## Problem to solve
Print the data that follows exactly.
**********
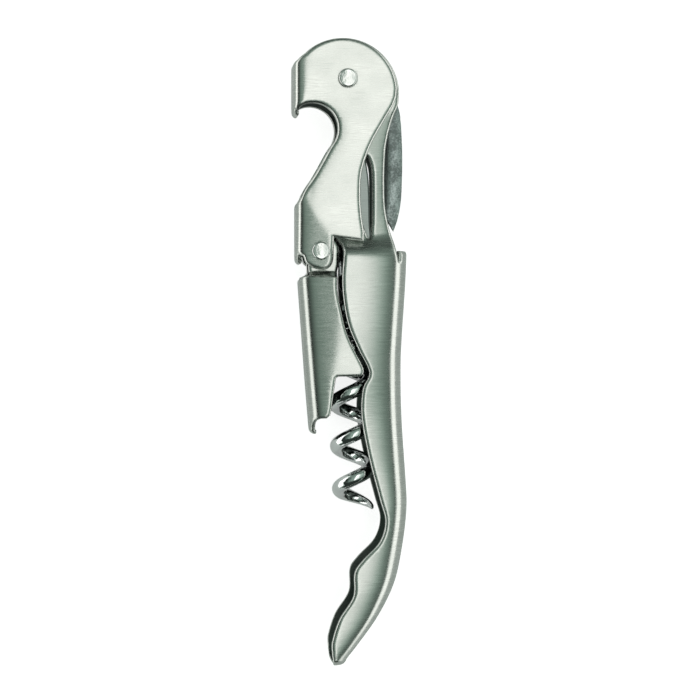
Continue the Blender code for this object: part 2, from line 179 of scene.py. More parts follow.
def prism(bm, outline, low, high):
    """Add a closed prism over the outline, between two heights, and return its faces."""
    bottom = [bm.verts.new((x, y, low)) for x, y in outline]
    top = [bm.verts.new((x, y, high)) for x, y in outline]
    faces = [bm.faces.new(bottom), bm.faces.new(top)]
    for i in range(len(outline)):
        j = (i + 1) % len(outline)
        faces.append(bm.faces.new((bottom[i], bottom[j], top[j], top[i])))
    bmesh.ops.recalc_face_normals(bm, faces=faces)
    return faces


def turned(bm, centre, profile, sides=64):
    """Add a closed solid of revolution about z, from a closed profile of (radius, z) points."""
    rings = []
    for i in range(sides):
        a = 2 * math.pi * i / sides
        rings.append([bm.verts.new((centre[0] + r * math.cos(a), centre[1] + r * math.sin(a), z))
                      for r, z in profile])
    for i in range(sides):
        here = rings[i]
        there = rings[(i + 1) % sides]
        for k in range(len(profile)):
            m = (k + 1) % len(profile)
            bm.faces.new((here[k], there[k], there[m], here[m]))
    bmesh.ops.remove_doubles(bm, verts=bm.verts, dist=1e-5)


def rounded(corners, radius, steps=4):
    """A closed (radius, z) profile whose outer corners, given with True, are rounded."""
    profile = []
    count = len(corners)
    for i, (r, z, soft) in enumerate(corners):
        if not soft:
            profile.append((r, z))
            continue
        here = Vector((r, z))
        before = (Vector(corners[i - 1][:2]) - here).normalized() * radius
        after = (Vector(corners[(i + 1) % count][:2]) - here).normalized() * radius
        centre = here + before + after
        for k in range(steps + 1):
            t = math.pi / 2 * k / steps
            q = centre - after * math.cos(t) - before * math.sin(t)
            profile.append((q.x, q.y))
    return profile


def cut_at(bm, normal, position, clear=False):
    """Cut every face along a plane, and drop what lies beyond it if asked."""
    bmesh.ops.bisect_plane(bm, geom=bm.verts[:] + bm.edges[:] + bm.faces[:], dist=1e-6,
                           plane_co=Vector(normal) * position, plane_no=normal, clear_outer=clear)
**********
## Completed task
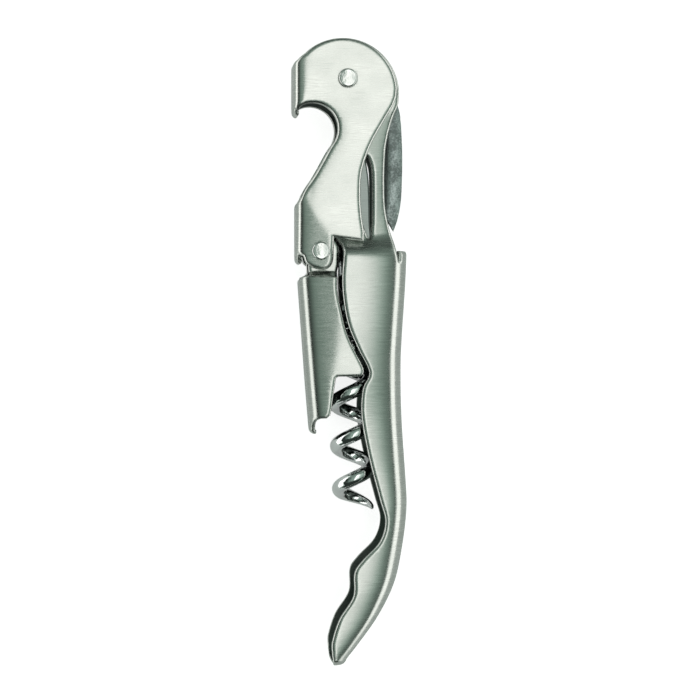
Continue the Blender code for this object: part 2, from line 179 of scene.py. More parts follow.
def prism(bm, outline, low, high):
    """Add a closed prism over the outline, between two heights, and return its faces."""
    bottom = [bm.verts.new((x, y, low)) for x, y in outline]
    top = [bm.verts.new((x, y, high)) for x, y in outline]
    faces = [bm.faces.new(bottom), bm.faces.new(top)]
    for i in range(len(outline)):
        j = (i + 1) % len(outline)
        faces.append(bm.faces.new((bottom[i], bottom[j], top[j], top[i])))
    bmesh.ops.recalc_face_normals(bm, faces=faces)
    return faces


def turned(bm, centre, profile, sides=64):
    """Add a closed solid of revolution about z, from a closed profile of (radius, z) points."""
    rings = []
    for i in range(sides):
        a = 2 * math.pi * i / sides
        rings.append([bm.verts.new((centre[0] + r * math.cos(a), centre[1] + r * math.sin(a), z))
                      for r, z in profile])
    for i in range(sides):
        here = rings[i]
        there = rings[(i + 1) % sides]
        for k in range(len(profile)):
            m = (k + 1) % len(profile)
            bm.faces.new((here[k], there[k], there[m], here[m]))
    bmesh.ops.remove_doubles(bm, verts=bm.verts, dist=1e-5)


def rounded(corners, radius, steps=4):
    """A closed (radius, z) profile whose outer corners, given with True, are rounded."""
    profile = []
    count = len(corners)
    for i, (r, z, soft) in enumerate(corners):
        if not soft:
            profile.append((r, z))
            continue
        here = Vector((r, z))
        before = (Vector(corners[i - 1][:2]) - here).normalized() * radius
        after = (Vector(corners[(i + 1) % count][:2]) - here).normalized() * radius
        centre = here + before + after
        for k in range(steps + 1):
            t = math.pi / 2 * k / steps
            q = centre - after * math.cos(t) - before * math.sin(t)
            profile.append((q.x, q.y))
    return profile


def cut_at(bm, normal, position, clear=False):
    """Cut every face along a plane, and drop what lies beyond it if asked."""
    bmesh.ops.bisect_plane(bm, geom=bm.verts[:] + bm.edges[:] + bm.faces[:], dist=1e-6,
                           plane_co=Vector(normal) * position, plane_no=normal, clear_outer=clear)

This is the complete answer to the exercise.